Aim:
Give all of the lines again, with nothing added or dropped.

Source excerpt:
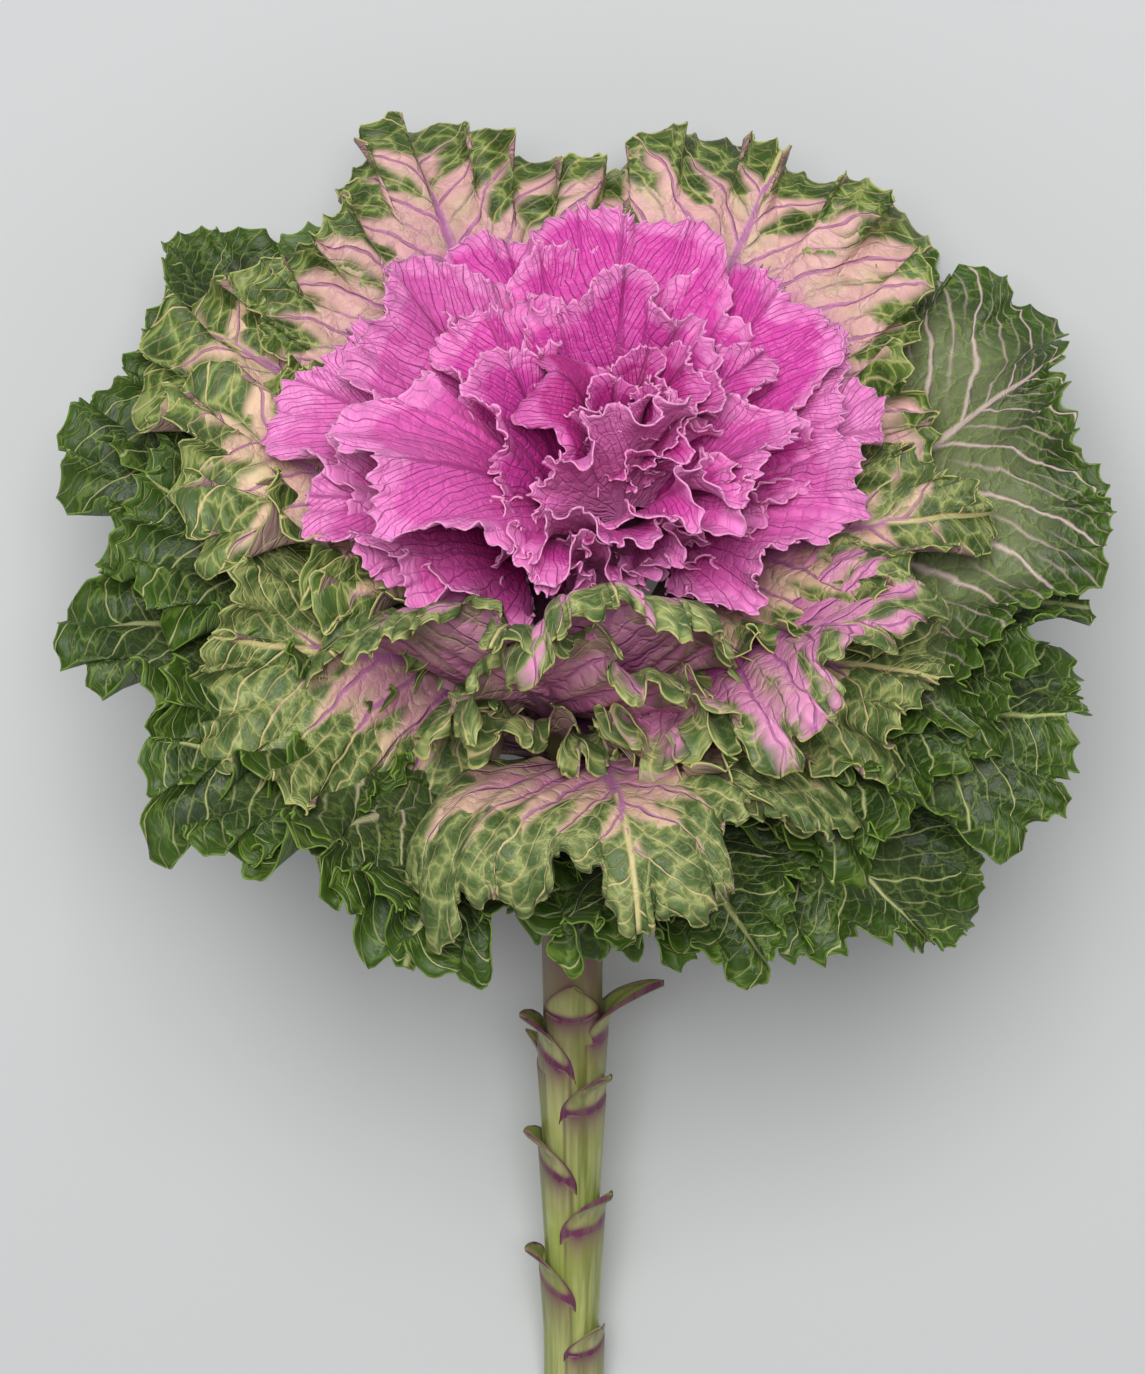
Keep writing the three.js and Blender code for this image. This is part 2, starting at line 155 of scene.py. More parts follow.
def sheet_quads(rows, columns):
    """A grid's faces, the same faces turned over for the underside, and the strip round the rim."""
    upper = grid_quads(rows, columns)
    count = rows * columns
    corner = np.arange(count).reshape(rows, columns)
    border = np.concatenate([corner[:-1, 0], corner[-1, :-1], corner[:0:-1, -1], corner[0, :0:-1]])
    after = np.roll(border, -1)
    rim = np.stack([border, border + count, after + count, after], -1)
    return np.concatenate([upper, upper[:, ::-1] + count, rim]).tolist()


def grid_normals(points):
    """Unit normals of a grid: the cross product of its two directions, each a central difference."""
    along = np.gradient(points, axis=0)
    across = np.gradient(points, axis=1)
    normals = np.cross(along, across)
    return normals / np.maximum(np.linalg.norm(normals, axis=-1, keepdims=True), SHORTEST)


print("helpers ready")

# %% [markdown]
# The leaf formula. A midrib curve leaves the core and arches to the tip. The blade is a fan round the
# midrib's lower end: an oval with lobes. It is cupped like a spoon across the midrib, its rim may roll
# back, and its margin is longer than the space it has, so it must ruffle. Ruffles are sums of waves which
# grow towards the margin: broad ones reach far in, fine ones only run along the edge. A sideways swing at
# twice the frequency makes the folds overhang, as real ones do. Bare numbers inside the sines only set
# where along the margin a wave falls.

# %% The flat leaf
SPREAD = radians(104)
GOLDEN_ANGLE = 2.39996
PETIOLE_ROWS = 4
ROW_CROWDING = 1.5
WAVE_DRIFT = 0.07
FOOT_CUT = 0.5
LOBE_DEPTH = 0.055
SLANT_DEPTH = 0.04


def fade_in(fan, start):
    """0 up to start, then rising evenly to 1 at the margin."""
    return np.clip((fan - start) / (1 - start), 0, 1)


def flat_leaf(leaf, length, rows, columns):
    """
    The leaf before it is bent: a grid of rho and side, and what follows from them alone.

    rho is -1 at the root, 0 where the petiole ends and 1 at the margin; side is -1 to 1 round the fan. A
    point of the flat leaf is rho times the outline's radius, at the angle side times SPREAD from the midrib.
    """
    phase = GOLDEN_ANGLE * leaf.number
    fan_rows = 1 - (1 - np.linspace(0, 1, rows - PETIOLE_ROWS)) ** ROW_CROWDING
    all_rows = np.concatenate([np.linspace(-1, 0, PETIOLE_ROWS + 1)[:-1], fan_rows])
    rho, side = np.meshgrid(all_rows, np.linspace(-1, 1, columns), indexing="ij")
    fan = np.clip(rho, 0, 1)
    angle = side * SPREAD
    wave = pi * leaf.waves * (side + WAVE_DRIFT * np.sin(3 * side + phase)) + phase
    lobe = pi * leaf.lobes * side + 1.9 * np.sin(2.6 * side + phase)
    lobe = lobe + 0.9 * np.sin(7.3 * side - 2 * phase)
    oval = (1 - FOOT_CUT * side ** 6) / np.hypot(np.sin(angle) / leaf.breadth, np.cos(angle))
    outline = 1 + LOBE_DEPTH * np.cos(wave + 1.2) + SLANT_DEPTH * np.sin(4 * side + 2 * phase)
    radius = (1 - leaf.petiole) * length * oval * outline
    petiole = leaf.half_width * side * (1 - fan) ** 2
    x = fan * radius * np.sin(angle) + petiole
    y = leaf.petiole * length * np.minimum(rho, 0) + fan * radius * np.cos(angle)
    return SimpleNamespace(phase=phase, rho=rho, side=side, fan=fan, angle=angle, wave=wave, lobe=lobe,
                           radius=radius, petiole=petiole, x=x, y=y)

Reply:
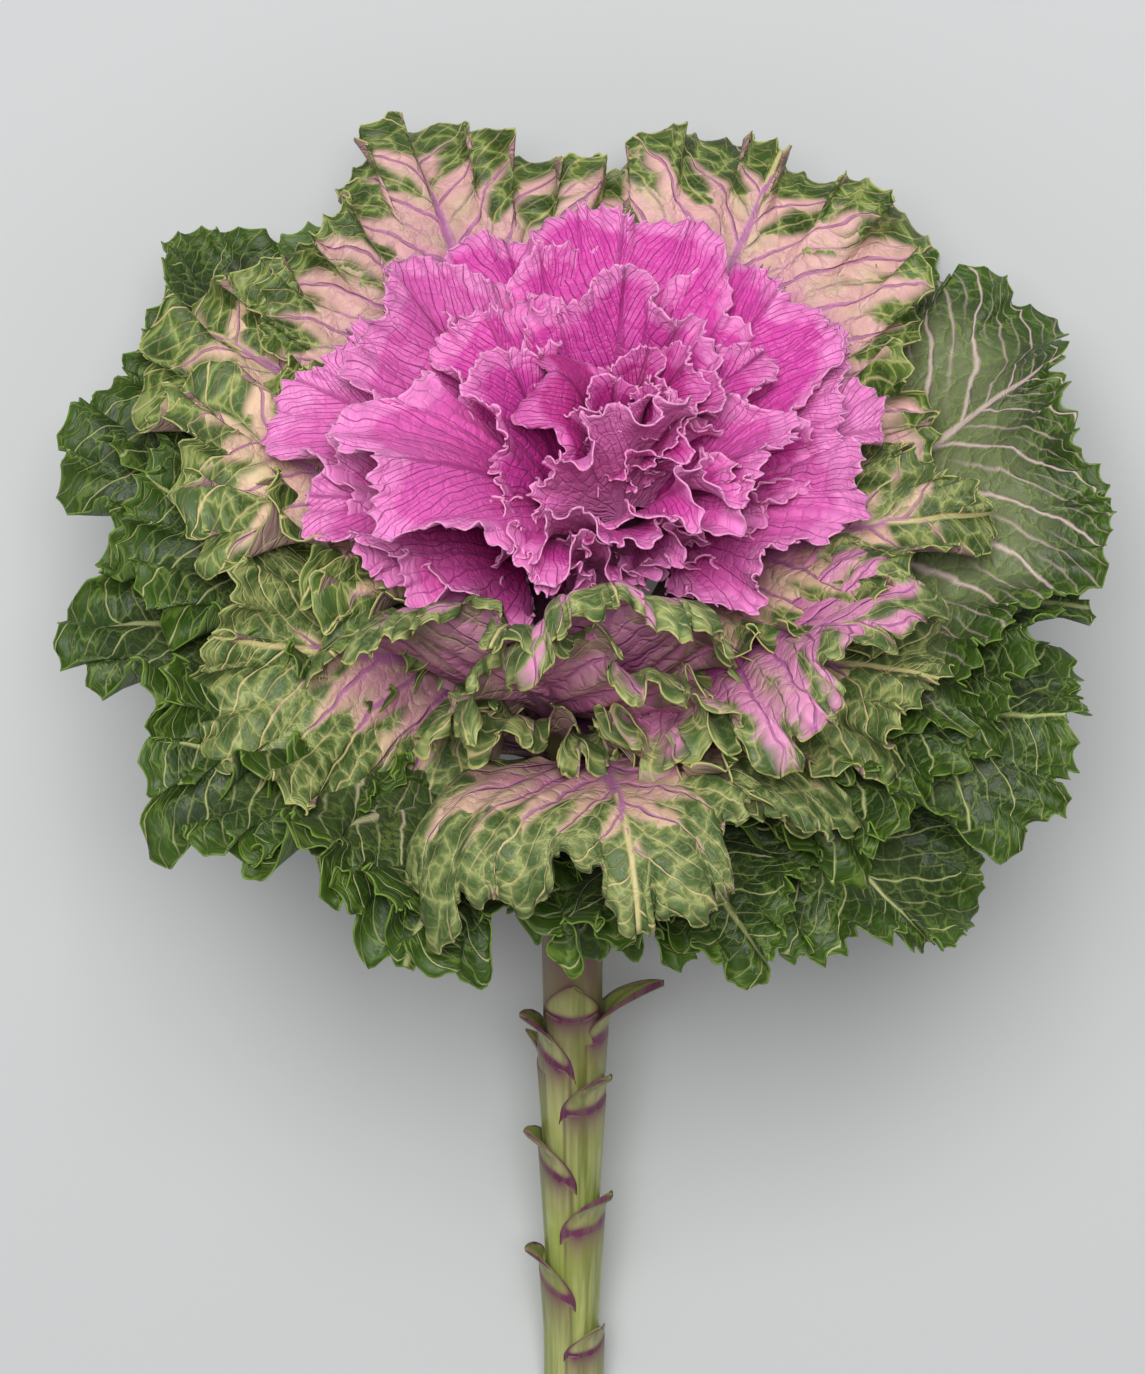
Keep writing the three.js and Blender code for this image. This is part 2, starting at line 155 of scene.py. More parts follow.
def sheet_quads(rows, columns):
    """A grid's faces, the same faces turned over for the underside, and the strip round the rim."""
    upper = grid_quads(rows, columns)
    count = rows * columns
    corner = np.arange(count).reshape(rows, columns)
    border = np.concatenate([corner[:-1, 0], corner[-1, :-1], corner[:0:-1, -1], corner[0, :0:-1]])
    after = np.roll(border, -1)
    rim = np.stack([border, border + count, after + count, after], -1)
    return np.concatenate([upper, upper[:, ::-1] + count, rim]).tolist()


def grid_normals(points):
    """Unit normals of a grid: the cross product of its two directions, each a central difference."""
    along = np.gradient(points, axis=0)
    across = np.gradient(points, axis=1)
    normals = np.cross(along, across)
    return normals / np.maximum(np.linalg.norm(normals, axis=-1, keepdims=True), SHORTEST)


print("helpers ready")

# %% [markdown]
# The leaf formula. A midrib curve leaves the core and arches to the tip. The blade is a fan round the
# midrib's lower end: an oval with lobes. It is cupped like a spoon across the midrib, its rim may roll
# back, and its margin is longer than the space it has, so it must ruffle. Ruffles are sums of waves which
# grow towards the margin: broad ones reach far in, fine ones only run along the edge. A sideways swing at
# twice the frequency makes the folds overhang, as real ones do. Bare numbers inside the sines only set
# where along the margin a wave falls.

# %% The flat leaf
SPREAD = radians(104)
GOLDEN_ANGLE = 2.39996
PETIOLE_ROWS = 4
ROW_CROWDING = 1.5
WAVE_DRIFT = 0.07
FOOT_CUT = 0.5
LOBE_DEPTH = 0.055
SLANT_DEPTH = 0.04


def fade_in(fan, start):
    """0 up to start, then rising evenly to 1 at the margin."""
    return np.clip((fan - start) / (1 - start), 0, 1)


def flat_leaf(leaf, length, rows, columns):
    """
    The leaf before it is bent: a grid of rho and side, and what follows from them alone.

    rho is -1 at the root, 0 where the petiole ends and 1 at the margin; side is -1 to 1 round the fan. A
    point of the flat leaf is rho times the outline's radius, at the angle side times SPREAD from the midrib.
    """
    phase = GOLDEN_ANGLE * leaf.number
    fan_rows = 1 - (1 - np.linspace(0, 1, rows - PETIOLE_ROWS)) ** ROW_CROWDING
    all_rows = np.concatenate([np.linspace(-1, 0, PETIOLE_ROWS + 1)[:-1], fan_rows])
    rho, side = np.meshgrid(all_rows, np.linspace(-1, 1, columns), indexing="ij")
    fan = np.clip(rho, 0, 1)
    angle = side * SPREAD
    wave = pi * leaf.waves * (side + WAVE_DRIFT * np.sin(3 * side + phase)) + phase
    lobe = pi * leaf.lobes * side + 1.9 * np.sin(2.6 * side + phase)
    lobe = lobe + 0.9 * np.sin(7.3 * side - 2 * phase)
    oval = (1 - FOOT_CUT * side ** 6) / np.hypot(np.sin(angle) / leaf.breadth, np.cos(angle))
    outline = 1 + LOBE_DEPTH * np.cos(wave + 1.2) + SLANT_DEPTH * np.sin(4 * side + 2 * phase)
    radius = (1 - leaf.petiole) * length * oval * outline
    petiole = leaf.half_width * side * (1 - fan) ** 2
    x = fan * radius * np.sin(angle) + petiole
    y = leaf.petiole * length * np.minimum(rho, 0) + fan * radius * np.cos(angle)
    return SimpleNamespace(phase=phase, rho=rho, side=side, fan=fan, angle=angle, wave=wave, lobe=lobe,
                           radius=radius, petiole=petiole, x=x, y=y)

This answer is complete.